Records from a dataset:
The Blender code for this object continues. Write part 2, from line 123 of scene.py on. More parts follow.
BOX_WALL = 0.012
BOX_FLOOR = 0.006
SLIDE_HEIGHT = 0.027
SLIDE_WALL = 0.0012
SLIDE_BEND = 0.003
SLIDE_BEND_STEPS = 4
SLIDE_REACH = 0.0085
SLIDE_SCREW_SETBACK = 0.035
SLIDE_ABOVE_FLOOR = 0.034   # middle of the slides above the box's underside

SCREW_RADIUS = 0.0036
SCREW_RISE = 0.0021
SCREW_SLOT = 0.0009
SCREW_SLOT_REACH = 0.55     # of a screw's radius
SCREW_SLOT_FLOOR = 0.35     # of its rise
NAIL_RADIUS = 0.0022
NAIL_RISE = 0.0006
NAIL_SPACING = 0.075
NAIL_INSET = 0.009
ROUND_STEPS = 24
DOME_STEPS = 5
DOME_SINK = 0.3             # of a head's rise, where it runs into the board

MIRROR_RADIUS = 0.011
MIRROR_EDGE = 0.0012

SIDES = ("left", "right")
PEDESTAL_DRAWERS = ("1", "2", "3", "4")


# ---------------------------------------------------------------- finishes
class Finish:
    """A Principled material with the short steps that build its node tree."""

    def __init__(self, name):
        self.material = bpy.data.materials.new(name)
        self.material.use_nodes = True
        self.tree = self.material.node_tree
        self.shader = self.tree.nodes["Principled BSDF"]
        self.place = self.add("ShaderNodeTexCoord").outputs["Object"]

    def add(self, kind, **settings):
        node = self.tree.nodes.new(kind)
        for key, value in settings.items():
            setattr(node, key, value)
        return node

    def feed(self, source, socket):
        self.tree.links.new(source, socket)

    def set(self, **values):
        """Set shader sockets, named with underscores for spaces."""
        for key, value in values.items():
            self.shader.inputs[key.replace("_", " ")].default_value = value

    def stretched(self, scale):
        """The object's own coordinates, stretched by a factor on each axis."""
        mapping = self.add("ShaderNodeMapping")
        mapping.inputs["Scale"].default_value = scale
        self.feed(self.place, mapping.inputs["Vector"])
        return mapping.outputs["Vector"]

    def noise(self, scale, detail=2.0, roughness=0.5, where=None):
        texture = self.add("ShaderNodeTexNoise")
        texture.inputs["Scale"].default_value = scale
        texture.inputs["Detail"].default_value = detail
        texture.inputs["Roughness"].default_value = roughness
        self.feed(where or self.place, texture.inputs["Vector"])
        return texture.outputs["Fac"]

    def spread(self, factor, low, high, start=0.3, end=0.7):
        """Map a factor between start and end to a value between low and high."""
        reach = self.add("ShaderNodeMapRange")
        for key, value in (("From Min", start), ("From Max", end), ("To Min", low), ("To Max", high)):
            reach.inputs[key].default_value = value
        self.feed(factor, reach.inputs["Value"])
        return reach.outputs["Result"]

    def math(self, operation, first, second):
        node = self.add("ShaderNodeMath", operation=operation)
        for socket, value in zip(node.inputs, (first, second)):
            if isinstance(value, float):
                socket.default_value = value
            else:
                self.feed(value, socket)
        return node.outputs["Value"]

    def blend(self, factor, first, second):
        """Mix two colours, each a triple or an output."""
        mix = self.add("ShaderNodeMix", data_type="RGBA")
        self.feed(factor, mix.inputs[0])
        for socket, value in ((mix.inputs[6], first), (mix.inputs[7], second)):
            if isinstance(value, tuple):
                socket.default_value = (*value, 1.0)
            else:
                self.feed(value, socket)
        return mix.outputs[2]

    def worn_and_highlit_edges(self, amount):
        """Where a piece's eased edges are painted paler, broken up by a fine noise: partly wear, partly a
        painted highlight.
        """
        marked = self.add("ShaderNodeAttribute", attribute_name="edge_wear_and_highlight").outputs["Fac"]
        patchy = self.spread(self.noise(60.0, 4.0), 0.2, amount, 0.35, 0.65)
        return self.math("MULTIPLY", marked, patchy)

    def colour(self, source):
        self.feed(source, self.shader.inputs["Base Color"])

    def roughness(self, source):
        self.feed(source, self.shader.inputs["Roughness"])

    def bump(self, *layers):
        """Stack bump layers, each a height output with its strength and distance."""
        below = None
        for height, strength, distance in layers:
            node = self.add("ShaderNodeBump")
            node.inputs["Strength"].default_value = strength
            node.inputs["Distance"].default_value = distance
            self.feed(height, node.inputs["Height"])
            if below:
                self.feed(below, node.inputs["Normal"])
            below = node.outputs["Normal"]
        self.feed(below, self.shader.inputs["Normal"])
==
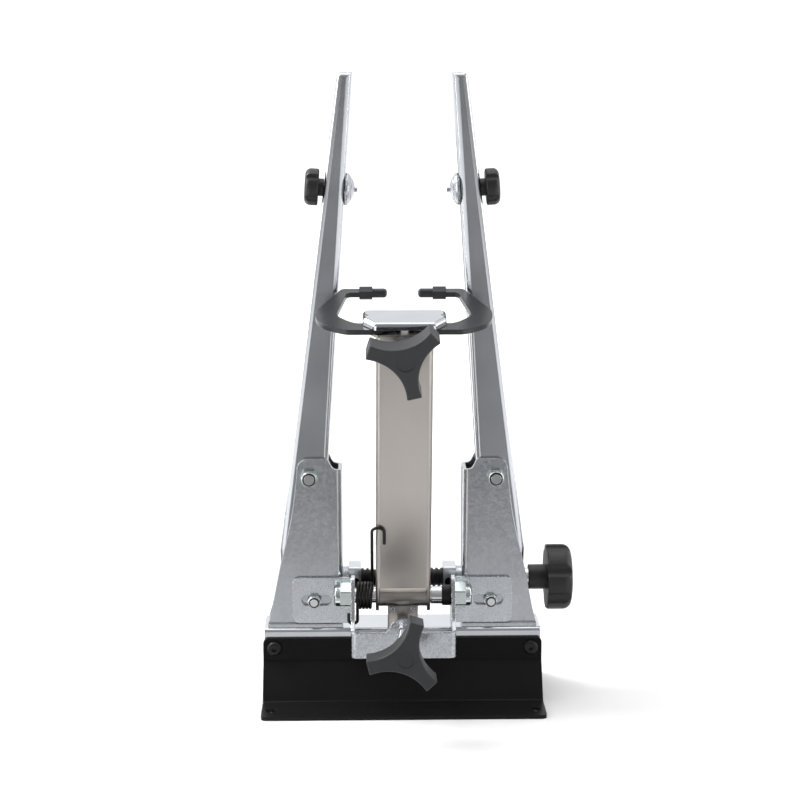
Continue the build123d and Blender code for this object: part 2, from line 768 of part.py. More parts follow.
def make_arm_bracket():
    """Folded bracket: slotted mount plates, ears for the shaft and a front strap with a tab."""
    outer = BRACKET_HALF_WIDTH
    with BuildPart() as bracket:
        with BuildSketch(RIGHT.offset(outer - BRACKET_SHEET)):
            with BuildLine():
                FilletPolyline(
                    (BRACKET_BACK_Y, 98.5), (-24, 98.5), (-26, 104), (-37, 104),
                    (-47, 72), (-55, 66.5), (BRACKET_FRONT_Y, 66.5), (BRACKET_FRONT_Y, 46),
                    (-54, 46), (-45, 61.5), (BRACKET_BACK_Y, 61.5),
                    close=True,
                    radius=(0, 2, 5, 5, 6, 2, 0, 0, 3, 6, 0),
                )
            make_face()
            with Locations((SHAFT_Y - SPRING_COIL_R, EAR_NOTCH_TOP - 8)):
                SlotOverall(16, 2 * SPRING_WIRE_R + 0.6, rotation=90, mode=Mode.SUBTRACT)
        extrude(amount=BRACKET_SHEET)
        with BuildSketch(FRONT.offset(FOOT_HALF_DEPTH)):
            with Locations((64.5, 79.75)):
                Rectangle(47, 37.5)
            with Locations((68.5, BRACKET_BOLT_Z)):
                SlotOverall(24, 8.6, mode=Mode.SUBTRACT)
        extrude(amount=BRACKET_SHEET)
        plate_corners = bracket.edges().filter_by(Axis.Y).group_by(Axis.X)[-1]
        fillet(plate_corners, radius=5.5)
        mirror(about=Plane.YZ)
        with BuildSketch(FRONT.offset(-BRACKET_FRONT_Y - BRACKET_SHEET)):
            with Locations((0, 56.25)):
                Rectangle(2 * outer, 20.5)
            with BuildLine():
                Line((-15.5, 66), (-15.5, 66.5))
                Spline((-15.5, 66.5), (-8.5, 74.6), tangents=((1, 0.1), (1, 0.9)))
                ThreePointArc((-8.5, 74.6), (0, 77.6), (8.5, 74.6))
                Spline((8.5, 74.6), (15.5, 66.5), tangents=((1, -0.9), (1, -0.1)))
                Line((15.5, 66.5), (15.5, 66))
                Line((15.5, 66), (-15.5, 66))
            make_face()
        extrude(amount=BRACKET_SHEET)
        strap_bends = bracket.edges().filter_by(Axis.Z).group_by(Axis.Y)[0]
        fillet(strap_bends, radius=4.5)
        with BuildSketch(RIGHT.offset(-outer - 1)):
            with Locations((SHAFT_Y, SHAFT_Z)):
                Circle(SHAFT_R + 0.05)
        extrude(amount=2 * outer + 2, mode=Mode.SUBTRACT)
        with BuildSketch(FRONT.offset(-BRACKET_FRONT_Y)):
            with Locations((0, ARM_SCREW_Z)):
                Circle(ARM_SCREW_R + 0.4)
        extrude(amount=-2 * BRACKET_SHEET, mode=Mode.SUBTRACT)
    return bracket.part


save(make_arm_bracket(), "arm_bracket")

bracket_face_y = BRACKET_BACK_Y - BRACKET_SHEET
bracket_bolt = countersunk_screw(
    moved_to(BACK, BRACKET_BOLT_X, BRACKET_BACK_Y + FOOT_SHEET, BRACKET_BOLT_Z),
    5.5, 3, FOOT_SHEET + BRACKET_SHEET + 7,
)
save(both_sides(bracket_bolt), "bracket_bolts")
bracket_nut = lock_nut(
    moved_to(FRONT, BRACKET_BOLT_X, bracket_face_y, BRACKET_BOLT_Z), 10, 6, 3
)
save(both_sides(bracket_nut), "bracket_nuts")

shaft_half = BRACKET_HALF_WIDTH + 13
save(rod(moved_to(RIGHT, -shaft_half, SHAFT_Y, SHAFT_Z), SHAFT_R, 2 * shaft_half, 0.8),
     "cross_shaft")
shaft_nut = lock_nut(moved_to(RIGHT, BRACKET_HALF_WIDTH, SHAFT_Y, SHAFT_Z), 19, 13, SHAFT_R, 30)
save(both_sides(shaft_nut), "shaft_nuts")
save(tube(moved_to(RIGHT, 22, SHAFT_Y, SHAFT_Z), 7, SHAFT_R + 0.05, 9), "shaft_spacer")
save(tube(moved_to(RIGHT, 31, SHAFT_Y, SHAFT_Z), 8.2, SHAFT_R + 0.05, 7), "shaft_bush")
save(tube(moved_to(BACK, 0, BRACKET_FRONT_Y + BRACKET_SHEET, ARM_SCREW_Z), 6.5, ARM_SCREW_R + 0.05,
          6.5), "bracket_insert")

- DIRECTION
Which lines contain "this"? Copy each of them out.

- PROBLEM SOLUTION
The Blender code for this object continues. Write part 2, from line 123 of scene.py on. More parts follow.
Continue the build123d and Blender code for this object: part 2, from line 768 of part.py. More parts follow.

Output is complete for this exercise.